房地产是否有泡沫?什么叫小康,小康概念要拥有两套房,应该鼓励中国人购买两套房,在家住一套,出去休假时住另一套。房价涨得快是正常现象,说明居民的收入多了。以前投资的房产升值了,是好事。
——厉以宁(北京大学光华管理学院院长,全国政协经济委员会副主任)
如果有机会向总理建言,我一定要说“三个不要轻言”,不要轻言经济过热,不要轻言房地产泡沫,也不要轻言人民币升值。中国现代化的标志是北大教授拥有轿车和别墅。
——萧灼基(北京大学经济学院教授)
保守地说,今后10年,中国的大城市,无论是上海、北京还是南京,房价要涨3倍;大胆地说,10年房价要涨5倍以上。
——王建(国家发展改革委员会中国宏观经济学会研究员、常务副秘书长)
说房地产炒过头,那是胡话。
——李扬(中国社会科学院金融研究所所长)
国有资产怎样改制?在改革过程中,国有资产的流失是必然的,不必大惊小怪。只要把企业财产经营权改为“法人财产权”,国有企业的一切难题就迎刃而解了。为了达到改革的目标,必须牺牲一代人,这一代人就是3000万老工人。8亿多农民和下岗工人是中国巨大的财富,没有他们的辛苦哪有少数人的享乐,他们的存在和维持现在的状态是很有必要的。
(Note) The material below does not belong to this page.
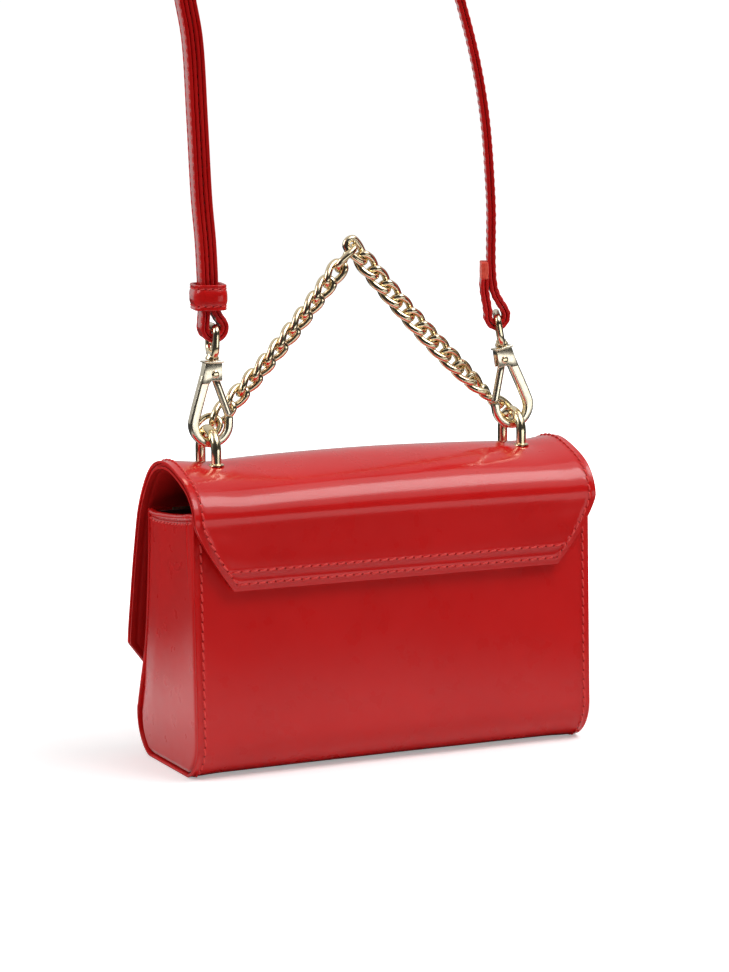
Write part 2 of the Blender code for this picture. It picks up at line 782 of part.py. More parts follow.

中国应该用就业促进就业,因为有一批人就业了,赚了钱他马上会花掉,另外的人就有了赚钱的机会。
——厉以宁
许多国有资产是冰棍,不用也会自然消失的,只有运作起来才会产生效益。管理层收购国企,实现了产权和管理权合一的效果。即使是“零价格”甚至负价格转让,国家也不一定吃亏,因为很多国企都有很多的负债和职工负担,这就好比你带着女儿改嫁和你单身一个人改嫁时的谈判能力肯定是不一样的。
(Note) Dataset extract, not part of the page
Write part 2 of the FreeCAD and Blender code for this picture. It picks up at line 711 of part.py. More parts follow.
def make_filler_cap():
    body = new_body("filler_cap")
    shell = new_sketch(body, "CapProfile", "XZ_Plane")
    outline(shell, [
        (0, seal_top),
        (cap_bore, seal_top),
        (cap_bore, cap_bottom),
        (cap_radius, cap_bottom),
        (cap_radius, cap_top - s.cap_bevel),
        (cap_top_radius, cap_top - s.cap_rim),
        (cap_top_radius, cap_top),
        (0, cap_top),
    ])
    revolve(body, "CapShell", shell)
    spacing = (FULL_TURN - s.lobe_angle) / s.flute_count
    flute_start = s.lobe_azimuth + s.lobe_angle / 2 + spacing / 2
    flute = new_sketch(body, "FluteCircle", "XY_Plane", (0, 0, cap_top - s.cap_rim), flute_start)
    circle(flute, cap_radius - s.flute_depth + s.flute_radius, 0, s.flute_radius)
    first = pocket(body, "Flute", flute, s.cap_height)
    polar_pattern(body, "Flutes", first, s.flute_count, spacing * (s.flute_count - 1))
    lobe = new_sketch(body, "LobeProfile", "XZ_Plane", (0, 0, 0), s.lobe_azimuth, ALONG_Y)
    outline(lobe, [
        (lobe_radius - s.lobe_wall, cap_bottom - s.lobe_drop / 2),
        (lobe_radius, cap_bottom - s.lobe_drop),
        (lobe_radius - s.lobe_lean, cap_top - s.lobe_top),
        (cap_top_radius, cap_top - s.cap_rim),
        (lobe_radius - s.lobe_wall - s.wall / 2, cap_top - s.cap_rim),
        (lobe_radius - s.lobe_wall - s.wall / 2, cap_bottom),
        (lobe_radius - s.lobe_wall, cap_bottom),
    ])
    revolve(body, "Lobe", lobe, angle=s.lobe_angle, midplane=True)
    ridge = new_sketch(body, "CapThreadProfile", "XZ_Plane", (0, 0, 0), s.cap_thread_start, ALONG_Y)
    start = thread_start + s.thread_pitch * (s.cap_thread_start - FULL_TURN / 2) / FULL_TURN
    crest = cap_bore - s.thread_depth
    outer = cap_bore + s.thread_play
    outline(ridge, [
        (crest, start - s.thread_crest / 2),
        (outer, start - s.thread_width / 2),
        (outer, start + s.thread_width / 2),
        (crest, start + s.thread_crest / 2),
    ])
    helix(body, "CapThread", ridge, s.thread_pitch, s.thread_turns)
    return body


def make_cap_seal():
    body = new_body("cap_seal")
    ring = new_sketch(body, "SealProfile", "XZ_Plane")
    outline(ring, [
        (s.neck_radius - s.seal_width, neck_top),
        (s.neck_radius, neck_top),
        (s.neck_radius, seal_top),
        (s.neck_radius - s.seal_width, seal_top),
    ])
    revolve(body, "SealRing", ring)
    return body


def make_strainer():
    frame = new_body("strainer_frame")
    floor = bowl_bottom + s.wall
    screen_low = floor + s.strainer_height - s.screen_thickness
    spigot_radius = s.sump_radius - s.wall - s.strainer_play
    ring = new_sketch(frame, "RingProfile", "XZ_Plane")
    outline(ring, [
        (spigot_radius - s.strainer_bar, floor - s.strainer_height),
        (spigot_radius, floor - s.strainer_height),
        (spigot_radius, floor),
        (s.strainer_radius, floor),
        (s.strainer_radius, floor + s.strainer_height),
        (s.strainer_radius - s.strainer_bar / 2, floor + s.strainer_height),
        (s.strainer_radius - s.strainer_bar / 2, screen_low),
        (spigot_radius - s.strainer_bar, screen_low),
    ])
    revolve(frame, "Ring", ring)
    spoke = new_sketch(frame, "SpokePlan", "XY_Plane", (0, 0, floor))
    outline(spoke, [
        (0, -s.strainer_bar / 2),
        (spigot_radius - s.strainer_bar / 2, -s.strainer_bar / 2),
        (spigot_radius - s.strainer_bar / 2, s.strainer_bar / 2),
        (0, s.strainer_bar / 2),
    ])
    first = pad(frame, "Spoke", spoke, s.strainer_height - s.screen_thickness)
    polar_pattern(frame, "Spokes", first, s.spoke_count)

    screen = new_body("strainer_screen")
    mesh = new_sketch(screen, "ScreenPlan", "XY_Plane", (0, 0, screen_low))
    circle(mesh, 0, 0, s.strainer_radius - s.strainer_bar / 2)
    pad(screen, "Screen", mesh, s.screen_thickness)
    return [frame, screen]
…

——张维迎(北京大学光华管理学院副院长,北京大学网络经济研究中心主任和北京大学工商管
理研究所所长)
国有企业迟早要卖。既然如此,得先卖效益好的,不然,以后效益不好就没人要了。
——樊纲(中国国民经济研究所所长,“京城四少”之一)
不妨把这些公共财产看成无主之物,谁先把它拿来卖,这公共财产的产权就算他的。你如果正好当一家国有企业的厂长,就可以和主管部门合伙把这家工厂卖给有钱人,产权就变成私有了。
——盛洪(北京天则经济研究所所长)
第一,应将属于政府或者国有企业集团的上市公司的股票平均分发给中国的人民。这些股票大约价值每人4000元人民币。对于农村的家庭来说,这些钱相当于三年的收入。
第二,大型国有企业(比如银行、铁路、电讯、水利和采矿公司)应该尽快上市。尤其是那些拥有采矿权的公司上市时应该包含采矿权,并且地方政府不应该把这些采矿权出让给新的公司。上市后,这些公司可能价值每人1500元人民币。这是一个标准的农村家庭又一年的收入。
——谢国忠(摩根士丹利亚太区首席经济学家)
注:按照张、厉、樊、盛等人的“靓女先嫁论”、“冰棍论”、“烂苹果论”、“吐唾沫论”和“社会财富向精英倾斜论”,20多年来有数以万亿元计的国有资产流失,即全国男女老少平均每人至少被剥削去7000多元,3000万出生于1940-1950年代的工人下岗。很短时间内,将近90%的中小国企实现了私有化,或者说,流进了私人腰包。而谢国忠将国有资产全民平分的做法全世界绝无先例,也不可能有。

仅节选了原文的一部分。